In chapter 28 from the book of Jeremiah we have an event that was by no means isolated. Micah, Amos and Isaiah speak of false prophets. These are people who claim to be prophets but instead of challenging the people with the precepts of following the way set down by God they offer a message of social comfort and hallow promises of military invincibility. In Chapter 28 Jeremiah has a prophetic duel with the prophet Hananiah. The context for the duel is the emerging conflict between the Kingdom of Judah and Babylon. The Kingdom of Judah is nervous about the military strength of Babylon. The Kings of Jerusalem take up a policy of independence at all cost and focus their economic and political resources on military might and royal domination. In lieu of this they lax their social and religious program known as the deuteronomic reform movement. This movement tied together the nation’s fidelity to God with a social program that promoted justice and right relationship with everyone, especially the foreigner and the marginalized. But for the sake of militarism and royal independence these social and religious programs were scraped. In comes Jeremiah. His challenging advice is to give up. He suggests that the dominance of Babylon is pre-ordained, so accepts the domination under Babylon. Instead of wasting resources against fighting a nation that they cannot hope to defeat they should again prioritize the deuteronomic polices of promoting a national fidelity to God accompanied with social programs of justice to the poor and vulnerable. To make this point Jeremiah parades himself with an Oxen’s yoke around his neck in order to convey the image that the yoke of Babylon will inevitably be tied around the Kingdom of Judah.

The people do not like this message. So in comes an opportunist prophet like Hananiah who gives the people the prophesy they want to hear. He promises people the destruction of Babylon and blessings of peace and prosperity to the kingdom of Judah. He takes the Jeremiah’s yoke and breaks it in front of everyone. Jeremiah walks away seemingly in defeat. But then he comes back after having received another Prophesy from the Lord (it seems that Jeremiah may have second guessed himself after hearing Hananiah’s prophecy) in which case he declares Hananiah a liar and prophesies his death within a year. Jeremiah is vindicated but only for the moment, by chapter 29 he is again attacked by others.

Only history can clarify the authentic from the false prophet. We can no more condemn the people of Judah for choosing Hananiah over Jeremiah then we can condemn our own people for preferring those who promote policies of militarism, national security and economic liberalism over policies to promote peace, social justice and a culture of life. We may not have prophets in the way that the people of Israel and Judah had but today we have think tanks and policy analyst that provide similar services. Churches and religious organizations provide advocacy and programs that continue to offer the social and religious reforms based on a morality that is till based on the basic precepts of justice laid down in the ten commandments and delivered to us also by Christ in his exhortations that basically call us to do the common good and avoid the self-serving evil. But many continue to battle these positions even under the guise of being religious.

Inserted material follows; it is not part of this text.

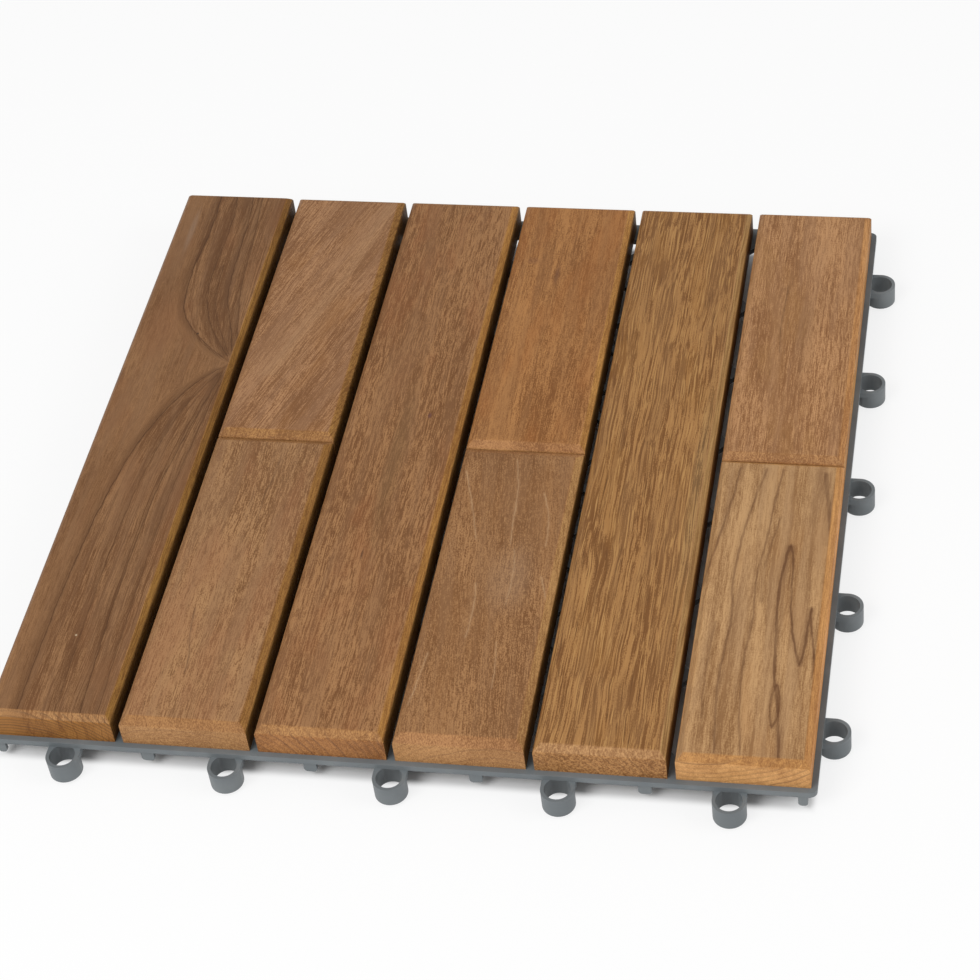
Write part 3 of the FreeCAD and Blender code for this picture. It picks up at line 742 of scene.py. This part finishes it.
# %% Floor and world
def white_ground():
    material, tree, surface = new_material("pale_ground")
    surface.inputs["Base Color"].default_value = linear("#F2F2F2")
    surface.inputs["Roughness"].default_value = 0.9
    surface.inputs["Specular IOR Level"].default_value = 0.0
    rays = add(tree, "LightPath").outputs
    glow = add(tree, "Emission", {"Color": (1, 1, 1, 1), "Strength": 1.0}).outputs[0]
    seen = calc(tree, "MAXIMUM", rays["Is Camera Ray"], rays["Is Glossy Ray"])
    x, y = add(tree, "SeparateXYZ", {0: add(tree, "TexCoord").outputs["Object"]}).outputs[:2]
    outside = calc(tree, "MAXIMUM", calc(tree, "ABSOLUTE", x), calc(tree, "ABSOLUTE", y))
    clear = ramp(tree, outside, HALF_SIDE - 4 * MM, HALF_SIDE)
    share = calc(tree, "MULTIPLY", calc(tree, "MULTIPLY", seen, clear), 0.8)
    both = add(tree, "MixShader", {0: share, 1: surface.outputs[0], 2: glow}).outputs[0]
    tree.links.new(both, tree.nodes["Material Output"].inputs["Surface"])
    return material


def make_floor():
    bm = bmesh.new()
    bmesh.ops.create_grid(bm, x_segments=1, y_segments=1, size=4.0)
    mesh = bpy.data.meshes.new("floor")
    bm.to_mesh(mesh)
    bm.free()
    mesh.materials.append(white_ground())
    floor = bpy.data.objects.new("floor", mesh)
    bpy.context.scene.collection.objects.link(floor)


def make_world():
    world = bpy.data.worlds.new("studio")
    world.use_nodes = True
    tree = world.node_tree
    rays = add(tree, "LightPath").outputs
    seen = calc(tree, "MAXIMUM", rays["Is Camera Ray"], rays["Is Transmission Ray"])
    ambient = 0.55
    strength = calc(tree, "MULTIPLY_ADD", seen, 1.0 - ambient, ambient)
    tree.links.new(strength, tree.nodes["Background"].inputs["Strength"])
    tree.nodes["Background"].inputs["Color"].default_value = (1, 1, 1, 1)
    bpy.context.scene.world = world


make_floor()
make_world()

# %% [markdown]
# One large soft lamp stands in front and above, a little to the left, so that the sawn ends
# are as bright as the faces. A weaker one on the right opens the sides of the chamfers.


# %% Lamps
def area_lamp(name, place, aim, size, power):
    lamp = bpy.data.lights.new(name, "AREA")
    lamp.shape = "SQUARE"
    lamp.size = size
    lamp.energy = power
    holder = bpy.data.objects.new(name, lamp)
    holder.location = place
    holder.rotation_euler = (Vector(aim) - Vector(place)).to_track_quat("-Z", "Y").to_euler()
    bpy.context.scene.collection.objects.link(holder)


area_lamp("key_lamp", (-0.7, -1.2, 1.5), (0, 0, 0), 1.0, 22)
area_lamp("side_lamp", (1.4, -0.2, 0.9), (0, 0, 0), 0.8, 6)

# %% [markdown]
# The camera looks down on the tile from the front right, rolled a little, with a long lens.
# Its place, aim and roll were fitted to the slats and loops in the photograph.

# %% Camera
EYE = Vector((208.6, -720.3, 734.5)) * MM
AIM = Vector((46.34, -7.02, 12.0)) * MM
ROLL = math.radians(-6.25)
LENS = 97.92
SHIFT = (-0.0911, -0.0056)

camera_data = bpy.data.cameras.new("camera")
camera_data.lens = LENS
camera_data.sensor_width = 36
camera_data.shift_x, camera_data.shift_y = SHIFT
camera_data.clip_start = 0.01
camera = bpy.data.objects.new("camera", camera_data)
facing = (AIM - EYE).to_track_quat("-Z", "Y").to_matrix().to_4x4()
camera.matrix_world = Matrix.Translation(EYE) @ facing @ Matrix.Rotation(ROLL, 4, "Z")
bpy.context.scene.collection.objects.link(camera)
bpy.context.scene.camera = camera
bpy.context.scene.view_settings.view_transform = "Standard"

The Catholic Church has a program that is based on promoting justice through community organizing called the Catholic Campaign for Human Development (CCHD). Some Catholic organization and groups have called to abolish this social justice program because of a secular ideology that fears anything that regulates a fundamentally unrestricted market system. The argument I have heard recently against CCHD is to tie community organizing to socialism and to blacken any work of social justice with this fear based label. The social documents of the Catholic Church have made it very clear that it does not serve the interest of the market just as much as it did not serve the interest of the state. The interest is justice and CCHD is a wonderful contribution of the Catholic Church to promote a democratic tool of empowering local communities to become advocates for their own social and economic rights.      

The prophetic tradition has laid out a consistent program that accompanies their message. They promote a fidelity to one God. This fidelity is measured by our just and equitable relationship to one another. Micah, Amos, Isaiah, Jeremiah and Hosea always make a stand for the poor and oppressed and they critique the royal policies that neglect or even rob this marginalized population. Jesus Christ comes in making his stand with the poor and suffers his own Passion and Death. Scripture and tradition has yet to incorporate the teachings of one who asks us to neglect the poor, persecute the marginalized, or disempower the migrant. History will tell us which religious group will be part of our consistent prophetic legacy, but can we not identify them today.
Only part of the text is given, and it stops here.